▸ Your instructions
Repeat the line that contains "fill_sheet()", the line that contains "if empty is", and all lines between them, exactly and with no other lines.
start Data extract
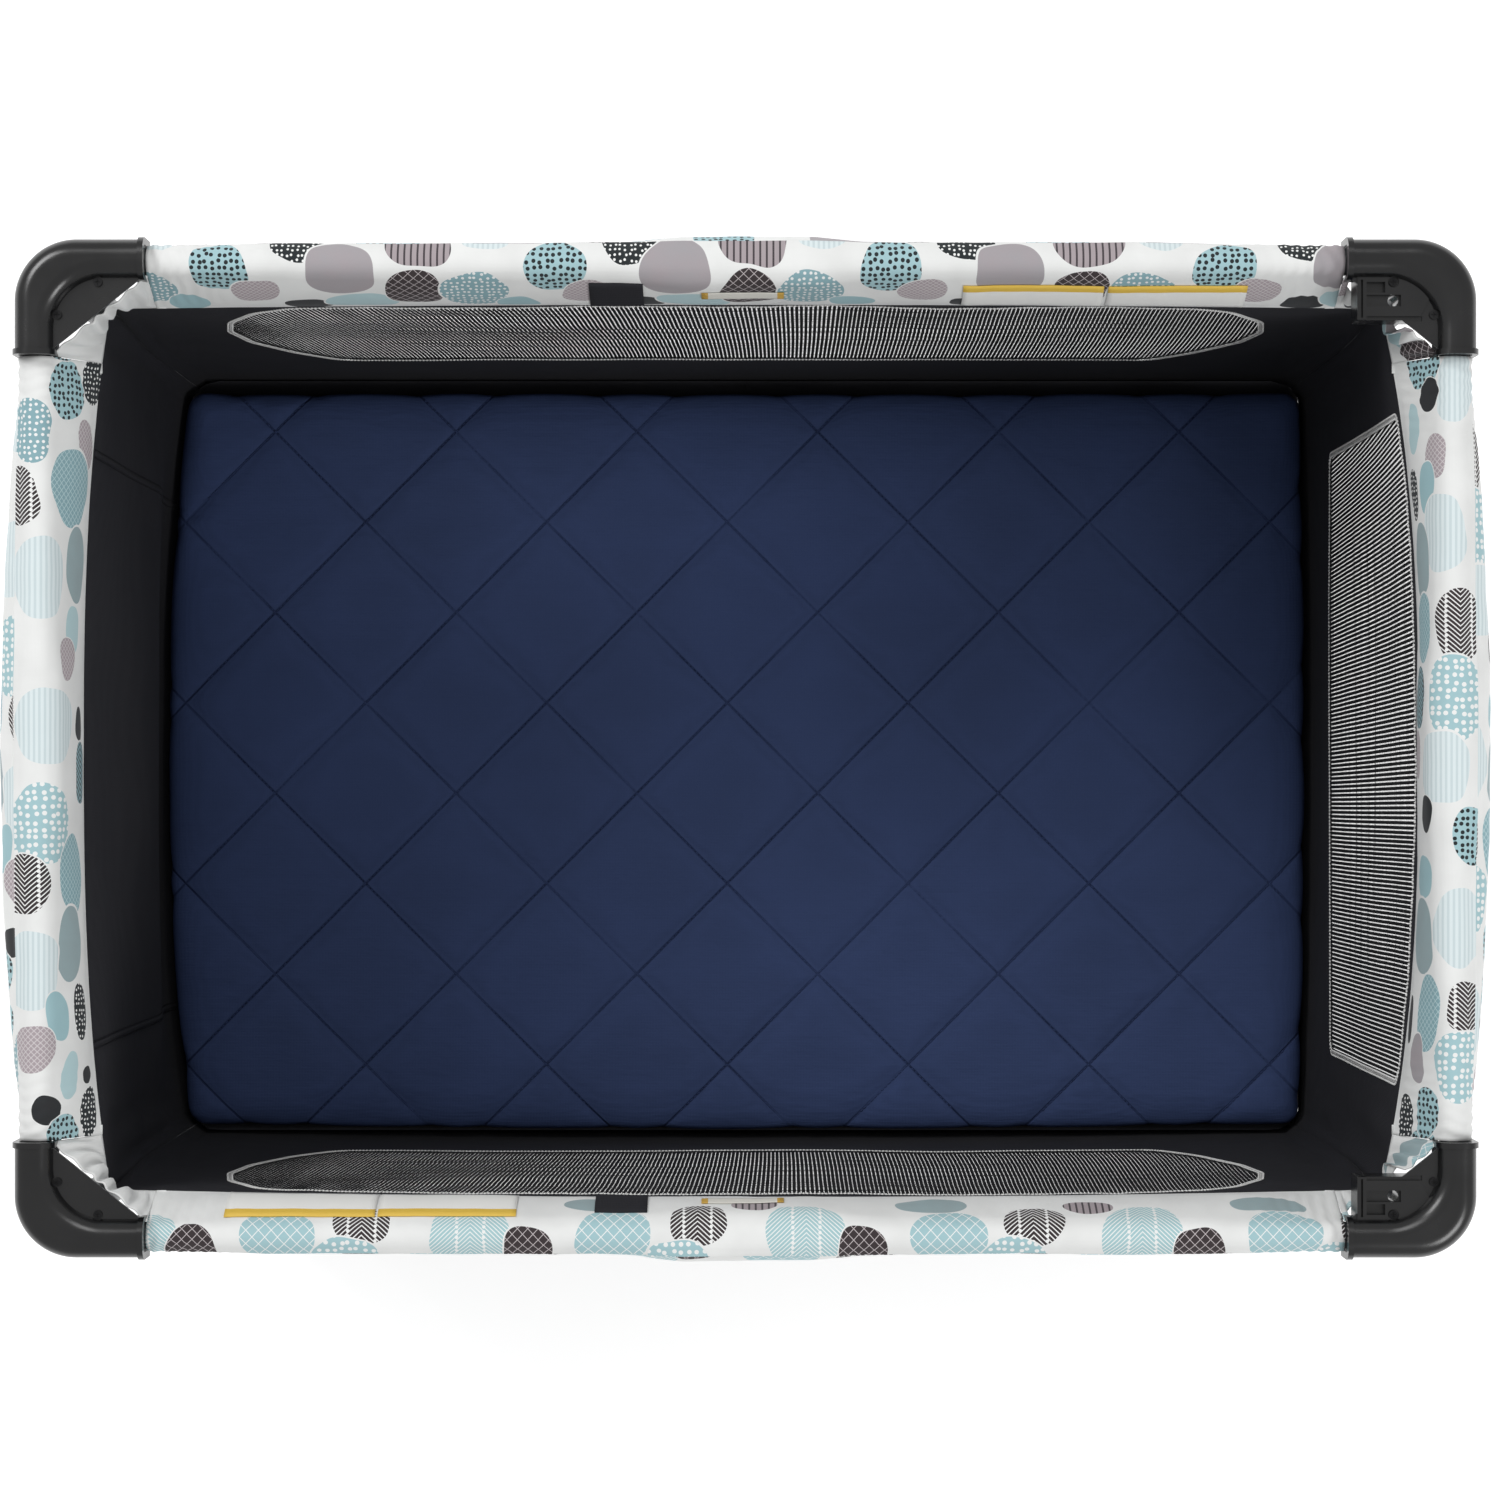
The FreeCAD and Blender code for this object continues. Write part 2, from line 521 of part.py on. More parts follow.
def make_rail_hub(side, spot):
    length, half = "hub_pivot + 14", "rail_hub_half_width"
    low, top = "rail_hub_low - rail_height", "rail_hub_top - rail_height"
    shell = box(f"hub_shell_{side}", (f"-1 * ({length})", length), (f"-1 * {half}", half), (low, top))
    eased = round_edges(f"hub_eased_{side}", shell, 4, lambda edge: edge.BoundBox.XLength > 50)
    tools = []
    for way in (-1, 1):
        near, far = ("-1 * hub_pivot - 30", "-1 * hub_core_half") if way < 0 else (
            "hub_core_half", "hub_pivot + 30")
        tools.append(box(f"hub_slot_{side}_{near[0:1]}{way + 1}", (near, far),
                         ("-1 * rail_slot_half", "rail_slot_half"), ("-1 * swing_room", "40")))
        tools.append(rod(f"hub_pin_bore_{side}_{way + 1}", "pin_radius + bore_gap / 2", "40",
                         f"{way} * hub_pivot", "-20", "0", Y_AXIS))
    pocket = box(f"latch_pocket_{side}", ("-8", "8"), ("-6", "6"), (f"{low} - 1", "7"))
    node(place(cut(f"rail_hub_{side}", eased, *tools, pocket), *spot), f"rail_hub_{side}")

    pins = [rod(f"rail_hub_pin_{side}_{way + 1}", "pin_radius", f"2 * {half}",
                f"{way} * hub_pivot", f"-1 * {half}", "0", Y_AXIS) for way in (-1, 1)]
    bolt_low = "button_travel - 3.8"
    bolt = box(f"latch_bolt_{side}", ("-7.5", "7.5"), ("-5.5", "5.5"), (bolt_low, f"{bolt_low} + 2.4"))
    leaf_base, _ = prism(f"latch_leaf_{side}", [
        ("-6", f"{bolt_low} + 2.4"), ("0", "6.4"), ("6", f"{bolt_low} + 2.4"), ("6.8", f"{bolt_low} + 2.4"),
        ("0.4", "7"), ("-0.4", "7"), ("-6.8", f"{bolt_low} + 2.4")], "0", "8", "XZ_Plane", True)
    latch = gather(f"latch_{side}", bolt, leaf_base, *pins)
    node(place(latch, *spot), f"rail_latch_{side}")

    cap_low = "button_low - rail_height"
    cap = box(f"button_cap_{side}", ("-15", "15"), ("-9", "9"), (cap_low, f"{cap_low} + 6"))
    cap_round = round_edges(f"button_cap_round_{side}", cap, 2.5,
                            lambda edge: edge.BoundBox.ZLength > 5 or edge.BoundBox.ZMax < -27.9)
    stem = box(f"button_stem_{side}", ("-6", "6"), ("-4.5", "4.5"), (f"{cap_low} + 5", "-4.4"))
    node(place(fuse(f"button_{side}", cap_round, stem), *spot), f"rail_button_{side}")


def make_rail_cover(side, spot, mouth):
    """The fabric sleeve round a rail from casting to casting."""
    reach, half = f"{mouth} - cover_end_gap", "cover_half_width"
    low, top = "cover_low - rail_height", "cover_top - rail_height"
    cloth = "cover_fabric"
    outer = box(f"cover_outer_{side}", (f"-1 * ({reach})", reach), (f"-1 * {half}", half), (low, top))
    inner = box(f"cover_inner_{side}", (f"-1 * ({reach}) - 1", f"{reach} + 1"),
                (f"-1 * {half} + {cloth}", f"{half} - {cloth}"), (f"{low} + {cloth}", f"{top} - {cloth}"))
    outer = round_edges(f"cover_outer_round_{side}", outer, 6, lambda edge: edge.BoundBox.XLength > 50)
    inner = round_edges(f"cover_inner_round_{side}", inner, 4.8, lambda edge: edge.BoundBox.XLength > 50)
    node(place(cut(f"cover_{side}", outer, inner), *spot), f"rail_cover_{side}")


# ---- fabric walls, nets and floor ---------------------------------------------------------------------
def wall_outline(along_x):
    """One wall's plan on its positive side, with its half of the chamfers at both ends."""
    lean = "wall_thickness * 0.4142"
    middle = "wall_chamfer / 2 + seam_gap"
    if along_x:
        inner = [("wall_x - wall_chamfer", "wall_y"),
                 (f"wall_x - {middle}", "wall_y - wall_chamfer / 2 + seam_gap")]
        outer = [(f"{inner[1][0]} + wall_thickness * 0.7071", f"{inner[1][1]} + wall_thickness * 0.7071"),
                 (f"wall_x - wall_chamfer + {lean}", "wall_y + wall_thickness")]
        half = inner + outer
        return half + [(f"-1 * ({x})", y) for x, y in reversed(half)]
    inner = [("wall_x", "wall_y - wall_chamfer"),
             ("wall_x - wall_chamfer / 2 + seam_gap", f"wall_y - {middle}")]
    outer = [(f"{inner[1][0]} + wall_thickness * 0.7071", f"{inner[1][1]} + wall_thickness * 0.7071"),
             ("wall_x + wall_thickness", f"wall_y - wall_chamfer + {lean}")]
    half = inner + outer
    return half + [(x, f"-1 * ({y})") for x, y in reversed(half)]


def window_outline(along_x, shrink):
    """The mesh window's outline: barrel sides on a long wall, upright ones on the short wall."""
    low = "long_window_low" if along_x else "short_window_low"
    low, top = f"{low} + {shrink}", f"long_window_top - {shrink}"
    if not along_x:
        half = f"(short_window_half - {shrink})"
        return [(f"-1 * {half}", low), (half, low), (half, top), (f"-1 * {half}", top)]
    bottom, widest = f"(long_window_bottom_half - {shrink})", f"(long_window_widest_half - {shrink})"
    shoulder_low, shoulder_top = "long_window_low + 190", "long_window_top - 110"
    right = [(bottom, low), (f"{widest} - 17", "long_window_low + 107"), (widest, shoulder_low),
             (widest, shoulder_top), (f"{widest} - 12", "long_window_top - 50"), (f"{widest} - 28", top)]
    return right + [(f"-1 * ({x})", z) for x, z in reversed(right)]


def make_wall(side, along_x, sign, has_net):
    body, _ = prism(f"wall_plan_{side}", wall_outline(along_x), "wall_low", "wall_top - wall_low")
    flip = "0" if sign > 0 else "180"
    wall = place(body, "0", "0", "0", flip)
    if not has_net:
        node(wall, f"wall_{side}")
        return
    plane = "XZ_Plane" if along_x else "YZ_Plane"
    near = f"{sign} * (wall_{'y' if along_x else 'x'} + wall_thickness / 2)"
    spot = ("0", near) if along_x else (near, "0")
    opening, _ = prism(f"window_{side}", window_outline(along_x, "0"), "0", "3 * wall_thickness",
                       plane, True)
    net, _ = prism(f"net_{side}", window_outline(along_x, "seam_gap"), "0", "net_thickness", plane, True)
    node(cut(f"wall_cut_{side}", wall, place(opening, *spot)), f"wall_{side}")
    node(place(net, *spot), f"mesh_{side}")


def make_floor_fabric():
    inset_x, inset_y, corner = "(wall_x - 1)", "(wall_y - 1)", "wall_chamfer"
    outline = []
    for sx, sy in ((1, -1), (1, 1), (-1, 1), (-1, -1)):
        near_side = (f"{sx} * {inset_x}", f"{sy} * ({inset_y} - {corner})")
        near_end = (f"{sx} * ({inset_x} - {corner})", f"{sy} * {inset_y}")
        outline += [near_side, near_end] if sx * sy > 0 else [near_end, near_side]
    cloth, _ = prism("floor_cloth", outline, "floor_low", "floor_thickness")
    slit = box("strap_slit", ("-1 * strap_half_width - 1", "strap_half_width + 1"),
               ("-1", "strap_thickness + 1"), ("floor_low - 1", "floor_low + floor_thickness + 1"))
    node(cut("floor_sheet", cloth, slit), "floor_fabric")


# ---- mattress pad ---------------------------------------------------------------------------------------
def rounded_pad(name, inset):
    half_x, half_y = f"(pad_length / 2 - {inset})", f"(pad_width / 2 - {inset})"
    outline = [(f"-1 * {half_x}", f"-1 * {half_y}"), (half_x, f"-1 * {half_y}"), (half_x, half_y),
               (f"-1 * {half_x}", half_y)]
    body, _ = prism(name, outline, f"pad_low + {inset}", f"pad_height - 2 * {inset}")
    fillet_body(body, name + "_corners", f"pad_corner - {inset}", is_upright)
    return fillet_body(body, name + "_edges", f"pad_edge - {inset}",
                       lambda edge: edge.BoundBox.ZLength < 1e-4)


def make_mattress():
    """A sewn cover round a foam slab and folding boards."""
    cover, hollow = rounded_pad("pad_outside", "0"), rounded_pad("pad_inside", "pad_cloth")
    node(cut("pad_cover", cover, hollow), "mattress_cover")
    board_low = "pad_low + pad_cloth + 0.3"
    board_top = f"({board_low} + board_thickness)"
    foam = box("foam_slab", ("board_margin - pad_length / 2", "pad_length / 2 - board_margin"),
               ("board_margin - pad_width / 2", "pad_width / 2 - board_margin"),
               (f"{board_top} + 0.2", "pad_low + pad_height - pad_cloth - 0.3"))
    node(round_edges("foam", foam, 26, is_upright), "mattress_foam")
    pitch = f"((pad_length - 2 * board_margin) / {BOARD_COUNT})"
    boards = []
    for i in range(BOARD_COUNT):
        start = f"board_margin - pad_length / 2 + {i} * {pitch}"
        boards.append(box(f"board_{i}", (f"{start} + board_gap / 2", f"{start} + {pitch} - board_gap / 2"),
                          ("20 + board_margin - pad_width / 2", "pad_width / 2 - board_margin - 20"),
                          (board_low, board_top)))
    node(gather("boards", *boards), "mattress_boards")


# ---- the document -------------------------------------------------------------------------------------
def check_document():
    """Stop if any object failed or any sub-part is empty or invalid."""
    for obj in doc.Objects:
        if {"Invalid", "Error"} & set(obj.State):
            raise RuntimeError(f"{obj.Name} ({obj.Label}) is {obj.State}")
    for solid in nodes:
        if solid.Shape.isNull() or not solid.Shape.isValid() or not solid.Shape.Solids:
            raise RuntimeError(f"{solid.Label} has no valid solid")
    labels = [solid.Label for solid in nodes]
    if len(set(labels)) != len(labels):
        raise RuntimeError("two sub-parts share a label")


def export_nodes():
    os.makedirs("parts", exist_ok=True)
    for solid in nodes:
        solid.Shape.exportStep(f"parts/{solid.Label}.step")
    whole = FreeCAD.BoundBox()
    for solid in nodes:
        whole.add(solid.Shape.BoundBox)
    print(len(nodes), "sub-parts", whole)


fill_sheet()
make_castings()
for corner, (sx, sy) in CORNERS.items():
    make_leg(corner, sx, sy)
    make_foot(corner, sx, sy)
    make_leg_fasteners(corner, sx, sy)
    make_strut(corner, sx, sy)
for corner in ("back_left", "front_left"):
    make_wheel(corner, CORNERS[corner][1])
make_floor_hub()
for side, (along_x, sign, ends) in RAILS.items():
    make_rail(side, along_x, sign, ends)
    make_wall(side, along_x, sign, side != "left")
make_floor_fabric()
make_mattress()
doc.recompute()
check_document()
export_nodes()
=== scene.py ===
"""Looks of the folding travel play yard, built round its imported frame. Lengths are metres."""
import math

import bmesh
import bpy
import numpy as np
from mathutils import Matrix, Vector, noise
from mathutils.bvhtree import BVHTree

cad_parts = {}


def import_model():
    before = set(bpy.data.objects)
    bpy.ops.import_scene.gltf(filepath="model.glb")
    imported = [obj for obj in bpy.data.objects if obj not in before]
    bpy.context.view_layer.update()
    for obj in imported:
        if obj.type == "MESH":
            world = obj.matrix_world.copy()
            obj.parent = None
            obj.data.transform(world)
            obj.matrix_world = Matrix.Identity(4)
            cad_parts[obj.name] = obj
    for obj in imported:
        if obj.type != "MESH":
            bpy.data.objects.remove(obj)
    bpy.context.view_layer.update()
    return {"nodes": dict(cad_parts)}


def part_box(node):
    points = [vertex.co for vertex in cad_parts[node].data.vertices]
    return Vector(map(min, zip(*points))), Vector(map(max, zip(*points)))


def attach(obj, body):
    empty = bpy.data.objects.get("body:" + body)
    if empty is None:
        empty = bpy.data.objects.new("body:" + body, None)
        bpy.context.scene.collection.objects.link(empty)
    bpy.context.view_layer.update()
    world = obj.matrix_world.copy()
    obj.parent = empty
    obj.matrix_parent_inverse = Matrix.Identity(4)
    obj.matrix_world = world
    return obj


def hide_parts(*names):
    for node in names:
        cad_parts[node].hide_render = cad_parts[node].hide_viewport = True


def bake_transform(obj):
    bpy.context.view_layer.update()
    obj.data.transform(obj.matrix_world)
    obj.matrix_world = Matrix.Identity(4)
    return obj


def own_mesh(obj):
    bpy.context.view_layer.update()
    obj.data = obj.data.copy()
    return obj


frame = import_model()

MM = 0.001
TAU = 2 * math.pi

# the rails: the axis they run along, the side of the yard they are on, their two halves' ends, the leg that
# carries their wall; then the tube's distance from the centre, the sleeve's half length and its belly
RAILS = {}
for name, along, sign, ends, leg in (
    ("back", 0, 1, ("left", "right"), "back_right"), ("front", 0, -1, ("left", "right"), "front_left"),
    ("left", 1, -1, ("front", "back"), "back_left"), ("right", 1, 1, ("front", "back"), "front_right"),
):
    RAILS[name] = dict(along=along, sign=sign, plane=(341.5, 496.5)[along] * MM,
                       mouth=(419.5, 274.5)[along] * MM, belly=(1.5, 15)[along] * MM,
                       halves=[f"rail_{name}_{end}" for end in ends], leg="leg_" + leg)
TUBE_HEIGHT = 706 * MM
SEAM_HEIGHT = 664 * MM
SEAM_CORNER = (453 * MM, 314 * MM)
SEAM_MIDDLE = {"back": 317 * MM, "front": 319.5 * MM, "left": 472 * MM, "right": 480 * MM}
TOP_SEAM = {0: 13 * MM, 1: 16 * MM}

# the pad's heights, and its quilting: the pitch of the lines and a point where two of them cross
PAD_LOW, PAD_HIGH = 57.5 * MM, 103.5 * MM
QUILT = 154 * MM
QUILT_START = (-400.6 * MM, 275.6 * MM)

# the walls by the axis they run along: distance from the centre, and half the straight run between the
# corner chamfers; then their foot
WALL_BASE = {0: 324 * MM, 1: 478 * MM}
CHAMFER = 7 * MM
WALL_STRAIGHT = {0: WALL_BASE[1] - 2 * CHAMFER, 1: WALL_BASE[0] - 2 * CHAMFER}
WALL_LOW = 56 * MM
# how far the pad pushes each wall out
BULGE = {"left": 23 * MM, "right": 7 * MM, "front": 6 * MM, "back": 0}
# the pad's gaps: to the back wall, to the walls at its ends, and to cloth that it presses on
BACK_GAP, END_SLACK, CLOTH_GAP = 6 * MM, 2 * MM, 0.8 * MM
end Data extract
▸ Task solution
fill_sheet()
make_castings()
for corner, (sx, sy) in CORNERS.items():
    make_leg(corner, sx, sy)
    make_foot(corner, sx, sy)
    make_leg_fasteners(corner, sx, sy)
    make_strut(corner, sx, sy)
for corner in ("back_left", "front_left"):
    make_wheel(corner, CORNERS[corner][1])
make_floor_hub()
for side, (along_x, sign, ends) in RAILS.items():
    make_rail(side, along_x, sign, ends)
    make_wall(side, along_x, sign, side != "left")
make_floor_fabric()
make_mattress()
doc.recompute()
check_document()
export_nodes()
=== scene.py ===
"""Looks of the folding travel play yard, built round its imported frame. Lengths are metres."""
import math

import bmesh
import bpy
import numpy as np
from mathutils import Matrix, Vector, noise
from mathutils.bvhtree import BVHTree

cad_parts = {}


def import_model():
    before = set(bpy.data.objects)
    bpy.ops.import_scene.gltf(filepath="model.glb")
    imported = [obj for obj in bpy.data.objects if obj not in before]
    bpy.context.view_layer.update()
    for obj in imported:
        if obj.type == "MESH":
            world = obj.matrix_world.copy()
            obj.parent = None
            obj.data.transform(world)
            obj.matrix_world = Matrix.Identity(4)
            cad_parts[obj.name] = obj
    for obj in imported:
        if obj.type != "MESH":
            bpy.data.objects.remove(obj)
    bpy.context.view_layer.update()
    return {"nodes": dict(cad_parts)}


def part_box(node):
    points = [vertex.co for vertex in cad_parts[node].data.vertices]
    return Vector(map(min, zip(*points))), Vector(map(max, zip(*points)))


def attach(obj, body):
    empty = bpy.data.objects.get("body:" + body)
    if empty is None:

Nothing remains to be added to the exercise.